** start Data to process **

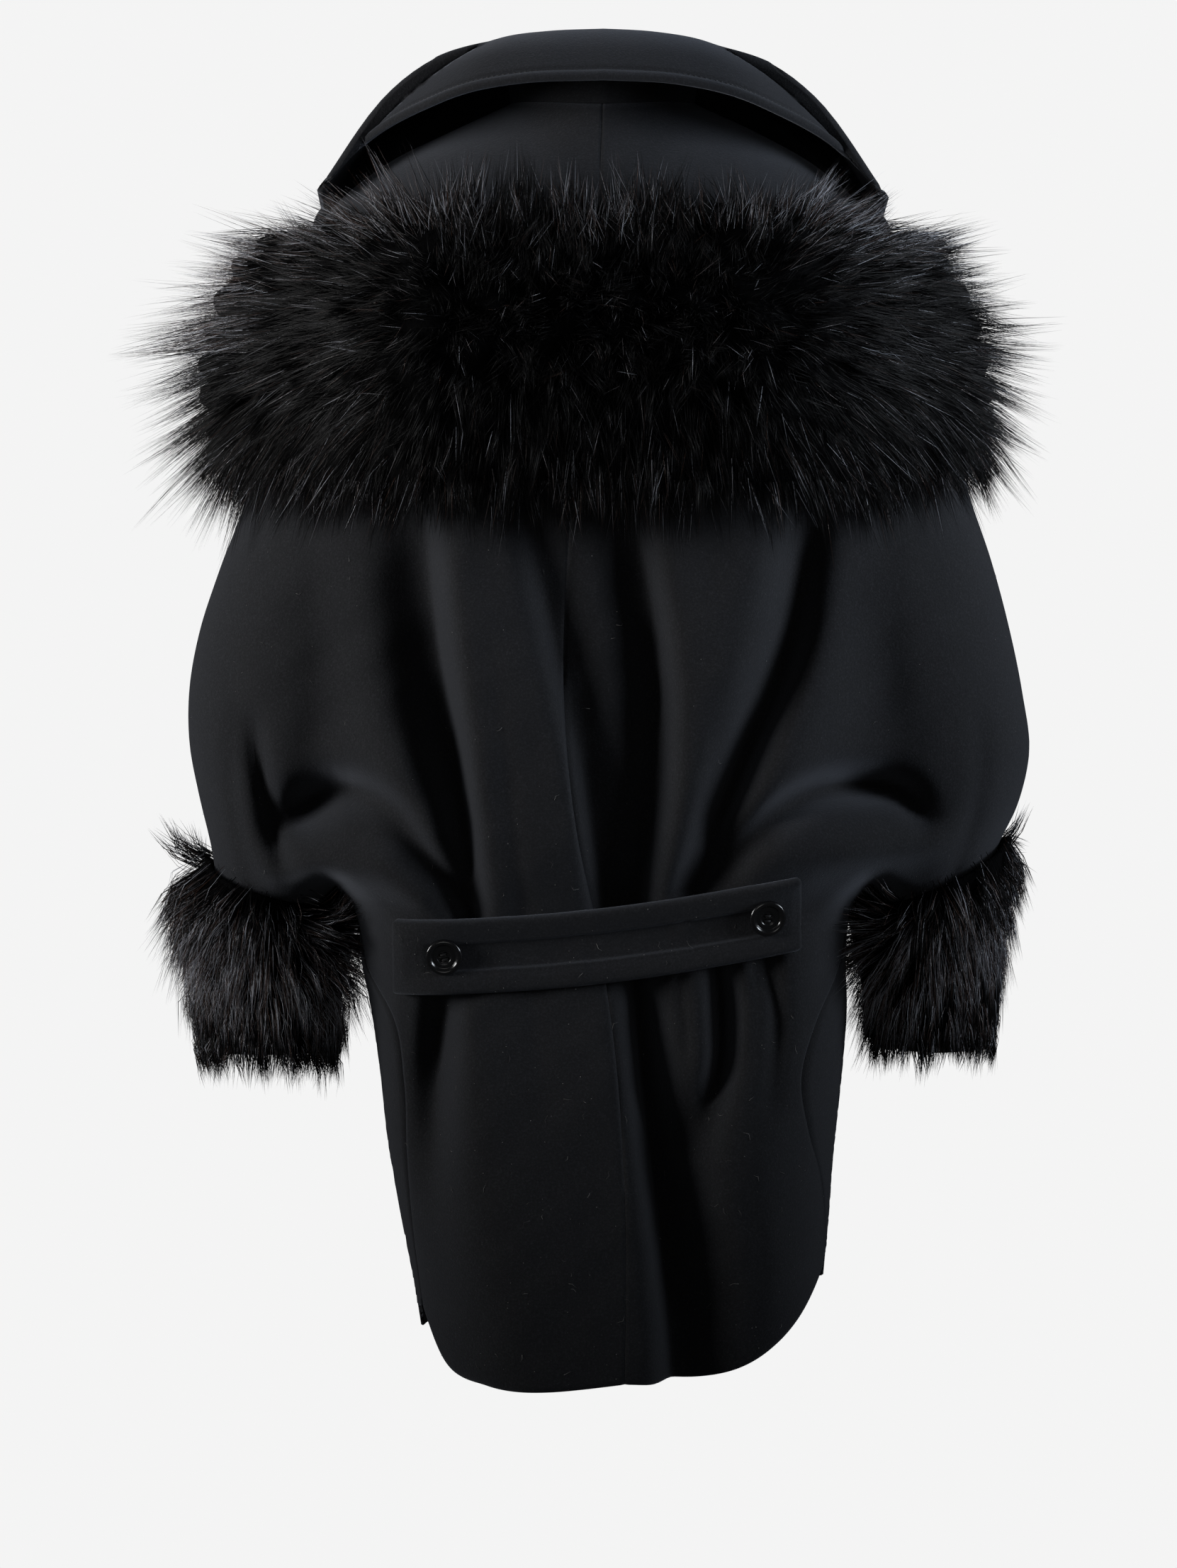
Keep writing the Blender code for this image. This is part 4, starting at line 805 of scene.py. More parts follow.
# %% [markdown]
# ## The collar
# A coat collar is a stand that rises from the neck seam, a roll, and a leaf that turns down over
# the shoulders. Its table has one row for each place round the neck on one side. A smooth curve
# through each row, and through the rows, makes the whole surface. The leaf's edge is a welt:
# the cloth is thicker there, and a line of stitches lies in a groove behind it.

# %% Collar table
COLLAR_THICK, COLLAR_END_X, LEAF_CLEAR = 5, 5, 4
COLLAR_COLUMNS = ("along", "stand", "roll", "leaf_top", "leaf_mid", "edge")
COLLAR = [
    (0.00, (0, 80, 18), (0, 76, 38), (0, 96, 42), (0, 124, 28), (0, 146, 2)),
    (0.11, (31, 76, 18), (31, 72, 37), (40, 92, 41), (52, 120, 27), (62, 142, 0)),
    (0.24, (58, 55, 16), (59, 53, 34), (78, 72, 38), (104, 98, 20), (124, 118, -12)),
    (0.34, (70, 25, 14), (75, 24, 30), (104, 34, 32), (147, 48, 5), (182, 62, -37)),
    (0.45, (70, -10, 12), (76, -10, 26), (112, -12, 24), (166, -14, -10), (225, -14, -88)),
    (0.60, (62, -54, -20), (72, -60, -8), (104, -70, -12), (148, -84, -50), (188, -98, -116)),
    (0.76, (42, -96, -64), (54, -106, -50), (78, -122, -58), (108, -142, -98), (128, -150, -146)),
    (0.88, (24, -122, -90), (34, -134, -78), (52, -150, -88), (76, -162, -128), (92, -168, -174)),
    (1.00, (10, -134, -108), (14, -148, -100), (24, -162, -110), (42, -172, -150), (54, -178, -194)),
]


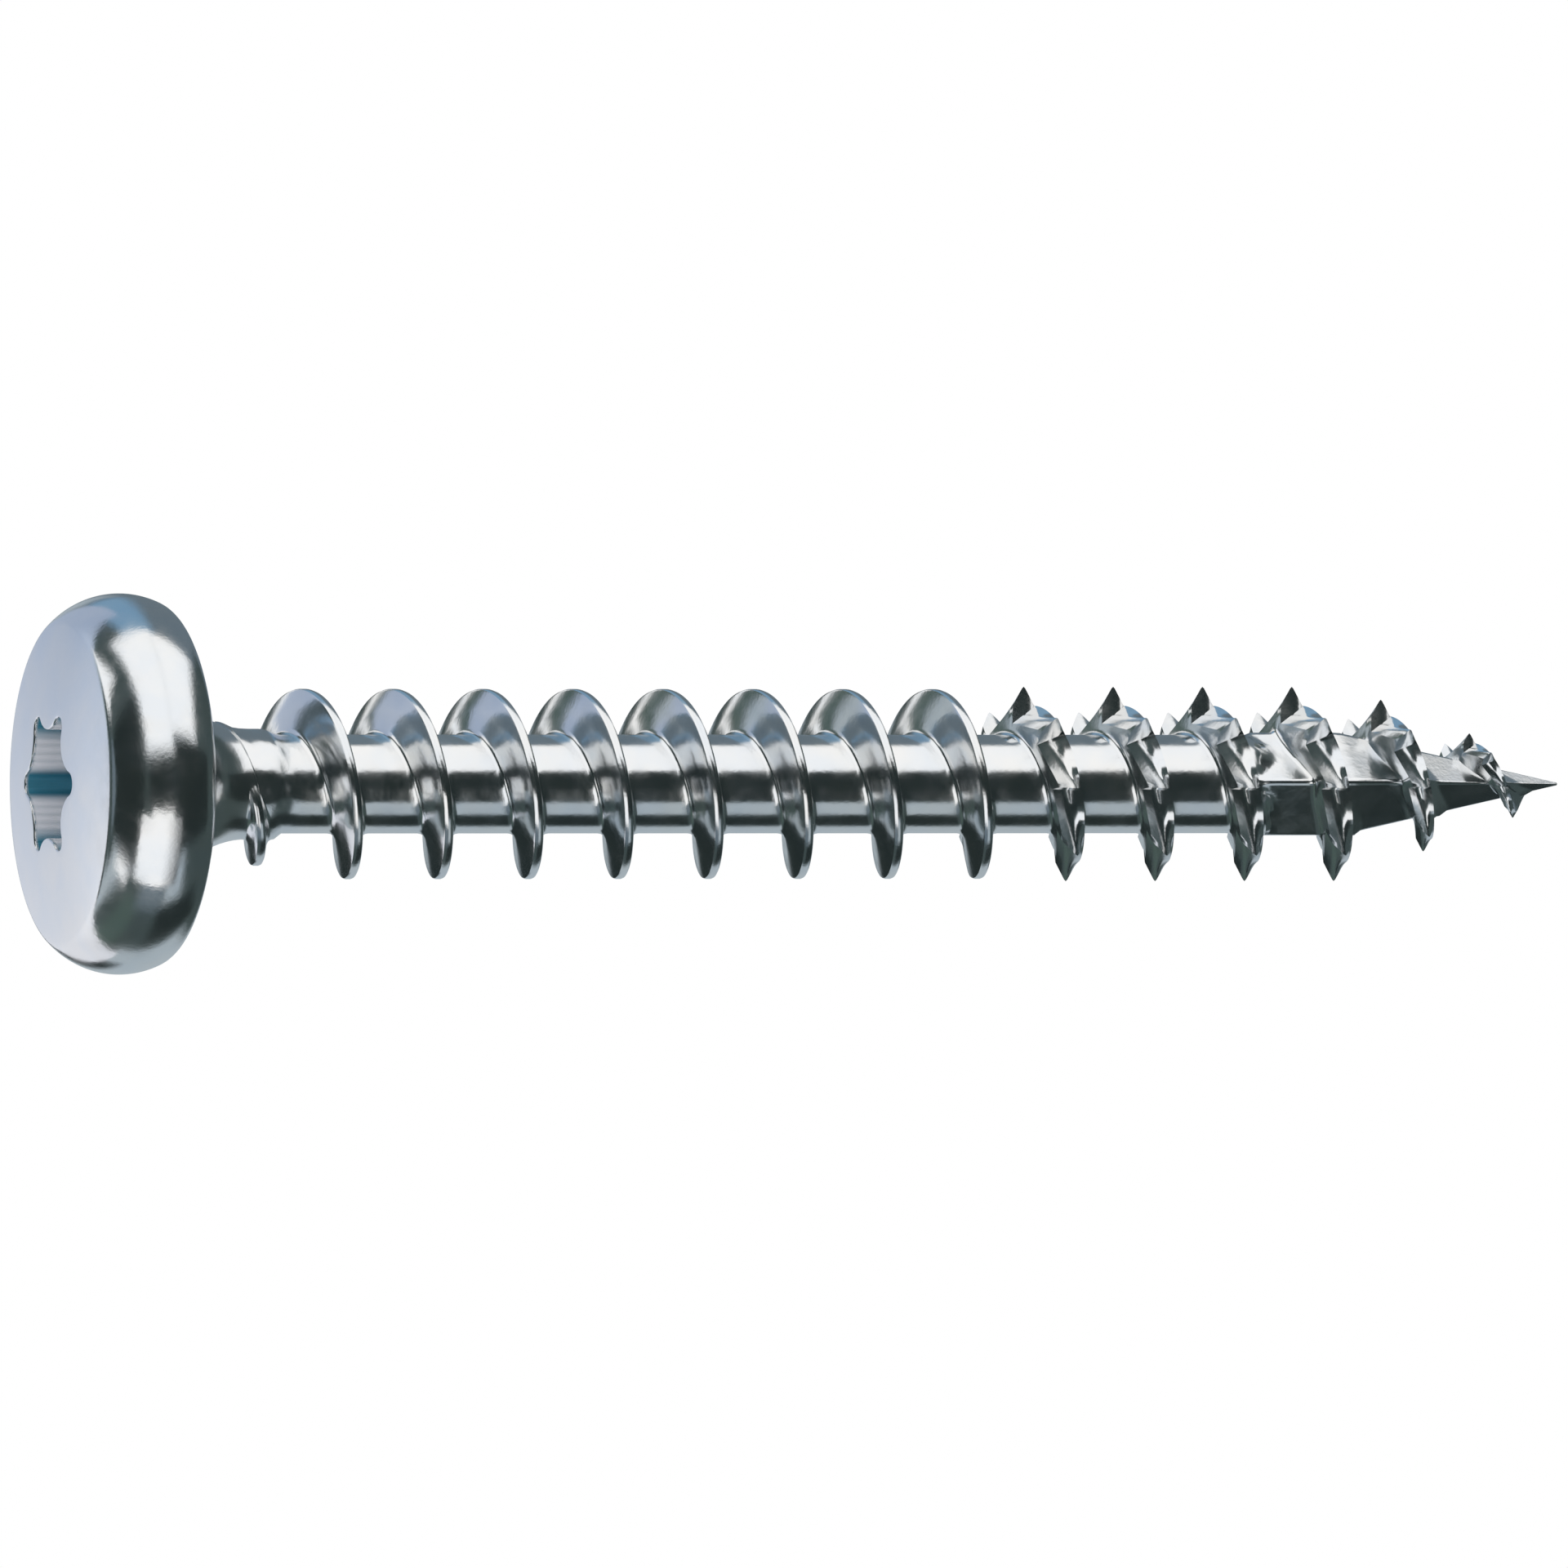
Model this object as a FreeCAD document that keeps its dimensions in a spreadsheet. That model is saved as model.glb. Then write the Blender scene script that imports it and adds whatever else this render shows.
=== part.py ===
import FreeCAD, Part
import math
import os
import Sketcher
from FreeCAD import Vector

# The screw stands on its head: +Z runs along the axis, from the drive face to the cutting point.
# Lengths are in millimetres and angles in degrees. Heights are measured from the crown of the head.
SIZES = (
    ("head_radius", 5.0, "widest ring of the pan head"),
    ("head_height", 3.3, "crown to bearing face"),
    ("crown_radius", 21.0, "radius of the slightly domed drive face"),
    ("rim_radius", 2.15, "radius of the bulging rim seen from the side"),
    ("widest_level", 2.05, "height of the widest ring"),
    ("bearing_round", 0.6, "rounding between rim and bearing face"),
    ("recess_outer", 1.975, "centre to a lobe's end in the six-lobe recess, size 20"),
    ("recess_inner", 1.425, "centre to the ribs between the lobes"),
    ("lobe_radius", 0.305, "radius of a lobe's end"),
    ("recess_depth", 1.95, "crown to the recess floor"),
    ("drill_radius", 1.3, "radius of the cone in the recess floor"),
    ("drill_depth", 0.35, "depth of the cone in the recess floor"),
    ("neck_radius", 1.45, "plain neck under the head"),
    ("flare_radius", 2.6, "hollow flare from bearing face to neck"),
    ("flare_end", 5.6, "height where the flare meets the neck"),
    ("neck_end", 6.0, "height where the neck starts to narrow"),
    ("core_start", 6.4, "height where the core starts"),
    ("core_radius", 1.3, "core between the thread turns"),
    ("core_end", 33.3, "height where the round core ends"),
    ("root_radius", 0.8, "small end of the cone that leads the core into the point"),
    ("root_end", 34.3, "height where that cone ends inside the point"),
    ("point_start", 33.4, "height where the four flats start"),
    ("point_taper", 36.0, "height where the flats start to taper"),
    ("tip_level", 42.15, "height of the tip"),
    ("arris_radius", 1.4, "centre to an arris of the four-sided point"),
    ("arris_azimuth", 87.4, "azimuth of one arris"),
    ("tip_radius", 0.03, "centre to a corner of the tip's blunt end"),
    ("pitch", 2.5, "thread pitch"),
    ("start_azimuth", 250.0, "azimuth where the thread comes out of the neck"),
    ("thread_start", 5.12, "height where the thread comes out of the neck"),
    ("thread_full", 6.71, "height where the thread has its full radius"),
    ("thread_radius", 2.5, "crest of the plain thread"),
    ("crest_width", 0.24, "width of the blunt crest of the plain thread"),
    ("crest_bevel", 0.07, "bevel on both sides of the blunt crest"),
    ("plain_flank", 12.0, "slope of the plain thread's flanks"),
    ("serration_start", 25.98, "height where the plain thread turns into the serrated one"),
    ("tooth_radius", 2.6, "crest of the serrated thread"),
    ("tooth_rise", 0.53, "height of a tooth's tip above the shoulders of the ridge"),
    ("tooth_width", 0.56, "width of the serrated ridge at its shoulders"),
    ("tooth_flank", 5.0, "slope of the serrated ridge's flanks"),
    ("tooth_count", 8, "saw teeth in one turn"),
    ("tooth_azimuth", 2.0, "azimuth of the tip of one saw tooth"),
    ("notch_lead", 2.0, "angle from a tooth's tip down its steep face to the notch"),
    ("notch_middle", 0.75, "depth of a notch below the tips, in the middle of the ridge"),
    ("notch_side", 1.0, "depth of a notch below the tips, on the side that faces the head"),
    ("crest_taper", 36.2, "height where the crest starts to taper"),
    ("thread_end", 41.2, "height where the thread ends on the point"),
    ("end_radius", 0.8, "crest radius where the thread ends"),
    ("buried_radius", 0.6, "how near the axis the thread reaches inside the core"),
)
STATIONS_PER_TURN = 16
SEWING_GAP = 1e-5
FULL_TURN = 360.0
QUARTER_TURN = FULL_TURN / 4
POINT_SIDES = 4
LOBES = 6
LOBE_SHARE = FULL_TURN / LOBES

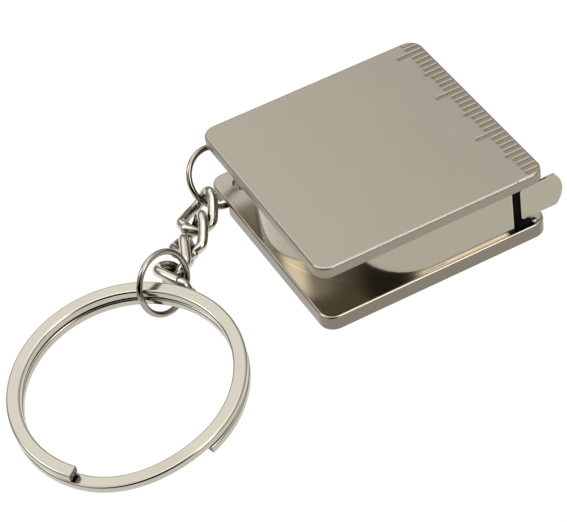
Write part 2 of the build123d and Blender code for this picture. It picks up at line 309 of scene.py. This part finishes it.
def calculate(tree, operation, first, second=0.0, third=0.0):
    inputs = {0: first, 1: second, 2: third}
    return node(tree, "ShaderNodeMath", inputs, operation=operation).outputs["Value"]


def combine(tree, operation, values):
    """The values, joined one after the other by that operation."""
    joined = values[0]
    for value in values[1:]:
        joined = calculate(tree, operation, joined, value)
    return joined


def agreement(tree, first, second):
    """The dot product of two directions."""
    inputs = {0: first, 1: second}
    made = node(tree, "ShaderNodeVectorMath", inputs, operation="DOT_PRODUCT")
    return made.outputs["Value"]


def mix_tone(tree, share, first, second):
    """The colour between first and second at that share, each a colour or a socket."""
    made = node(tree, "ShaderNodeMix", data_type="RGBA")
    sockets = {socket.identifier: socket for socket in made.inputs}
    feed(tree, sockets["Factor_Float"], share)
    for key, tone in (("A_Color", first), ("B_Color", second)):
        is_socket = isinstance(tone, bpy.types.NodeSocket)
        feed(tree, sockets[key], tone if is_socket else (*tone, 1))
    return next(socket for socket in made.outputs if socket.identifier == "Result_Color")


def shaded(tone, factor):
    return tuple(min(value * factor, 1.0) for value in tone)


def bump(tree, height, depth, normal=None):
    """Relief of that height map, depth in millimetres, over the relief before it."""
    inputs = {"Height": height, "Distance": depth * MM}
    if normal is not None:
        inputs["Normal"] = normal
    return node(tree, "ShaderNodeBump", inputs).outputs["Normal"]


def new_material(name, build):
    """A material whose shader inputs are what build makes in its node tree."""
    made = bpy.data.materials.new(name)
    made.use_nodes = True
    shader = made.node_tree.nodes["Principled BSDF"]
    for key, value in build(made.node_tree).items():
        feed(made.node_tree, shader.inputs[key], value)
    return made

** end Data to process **

-- Required task --
From the records above, extract exactly and only the lines that begin at the line with "Model this object" and stop after the line with "from FreeCAD import Vector".

-- Complete output --
Model this object as a FreeCAD document that keeps its dimensions in a spreadsheet. That model is saved as model.glb. Then write the Blender scene script that imports it and adds whatever else this render shows.
=== part.py ===
import FreeCAD, Part
import math
import os
import Sketcher
from FreeCAD import Vector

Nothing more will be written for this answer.